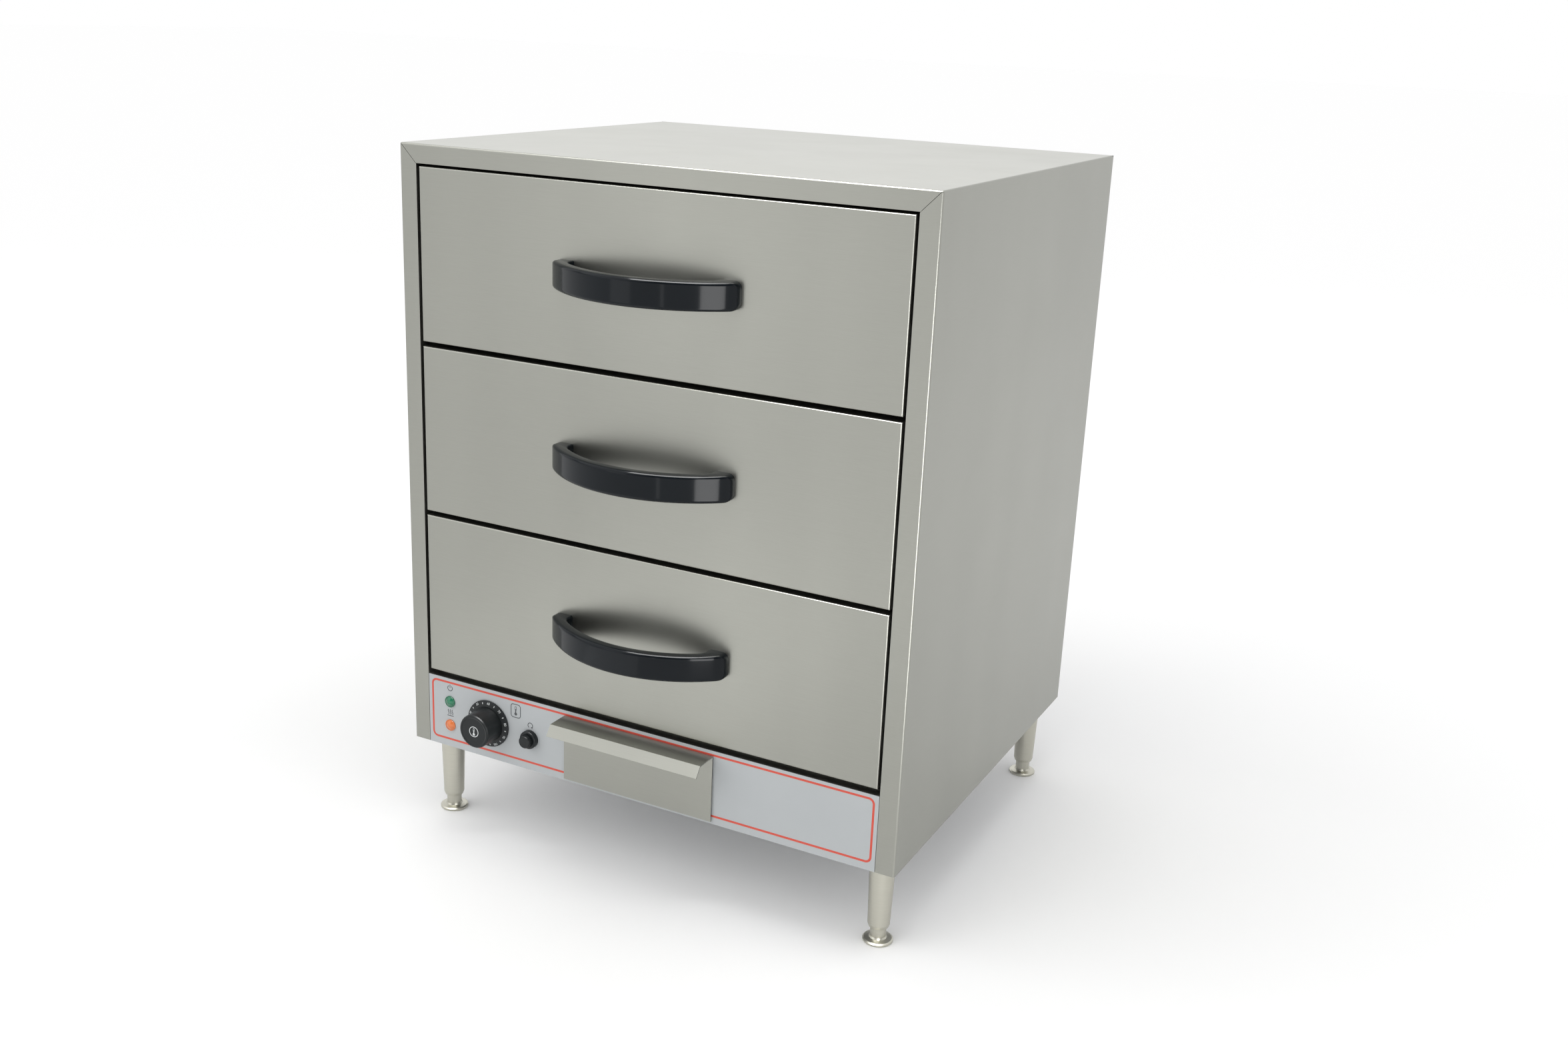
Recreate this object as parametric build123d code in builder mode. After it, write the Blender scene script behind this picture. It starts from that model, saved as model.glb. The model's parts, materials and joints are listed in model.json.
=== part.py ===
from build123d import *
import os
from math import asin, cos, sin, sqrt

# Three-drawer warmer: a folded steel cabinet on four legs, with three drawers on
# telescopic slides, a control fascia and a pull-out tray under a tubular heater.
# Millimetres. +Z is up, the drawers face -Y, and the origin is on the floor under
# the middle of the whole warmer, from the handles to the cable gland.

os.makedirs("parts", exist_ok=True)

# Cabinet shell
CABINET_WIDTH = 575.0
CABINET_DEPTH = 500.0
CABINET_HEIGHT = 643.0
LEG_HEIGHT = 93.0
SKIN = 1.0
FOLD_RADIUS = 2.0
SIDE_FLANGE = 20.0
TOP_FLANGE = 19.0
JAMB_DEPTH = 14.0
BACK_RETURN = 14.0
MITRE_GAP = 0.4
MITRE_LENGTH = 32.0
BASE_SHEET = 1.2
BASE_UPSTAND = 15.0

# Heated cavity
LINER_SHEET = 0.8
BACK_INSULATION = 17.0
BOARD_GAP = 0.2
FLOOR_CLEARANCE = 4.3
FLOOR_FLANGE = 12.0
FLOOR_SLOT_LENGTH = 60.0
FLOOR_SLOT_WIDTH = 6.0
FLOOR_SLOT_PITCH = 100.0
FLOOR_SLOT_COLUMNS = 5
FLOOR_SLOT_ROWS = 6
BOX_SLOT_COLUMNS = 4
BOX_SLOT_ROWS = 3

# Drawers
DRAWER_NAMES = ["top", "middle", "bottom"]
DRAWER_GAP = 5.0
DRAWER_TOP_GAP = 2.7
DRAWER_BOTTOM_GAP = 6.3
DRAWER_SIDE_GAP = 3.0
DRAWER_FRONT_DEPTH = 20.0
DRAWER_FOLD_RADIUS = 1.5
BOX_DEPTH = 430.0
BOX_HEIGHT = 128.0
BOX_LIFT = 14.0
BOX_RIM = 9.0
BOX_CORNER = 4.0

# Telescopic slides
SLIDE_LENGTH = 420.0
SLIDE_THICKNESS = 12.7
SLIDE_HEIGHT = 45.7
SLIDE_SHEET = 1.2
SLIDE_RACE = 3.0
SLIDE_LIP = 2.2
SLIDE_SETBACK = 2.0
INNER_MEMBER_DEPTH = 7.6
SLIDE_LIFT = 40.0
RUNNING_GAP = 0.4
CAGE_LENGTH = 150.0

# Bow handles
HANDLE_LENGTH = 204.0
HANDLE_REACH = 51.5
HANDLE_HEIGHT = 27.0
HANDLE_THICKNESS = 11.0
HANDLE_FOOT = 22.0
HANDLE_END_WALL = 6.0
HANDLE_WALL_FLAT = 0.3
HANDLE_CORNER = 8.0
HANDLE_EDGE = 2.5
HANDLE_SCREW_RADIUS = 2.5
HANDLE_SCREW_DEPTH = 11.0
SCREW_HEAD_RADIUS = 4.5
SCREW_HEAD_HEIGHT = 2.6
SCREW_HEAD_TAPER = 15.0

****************

**Challenge**: Pull every line containing "parts" from the material above.

**Written solution**:
Recreate this object as parametric build123d code in builder mode. After it, write the Blender scene script behind this picture. It starts from that model, saved as model.glb. The model's parts, materials and joints are listed in model.json.
os.makedirs("parts", exist_ok=True)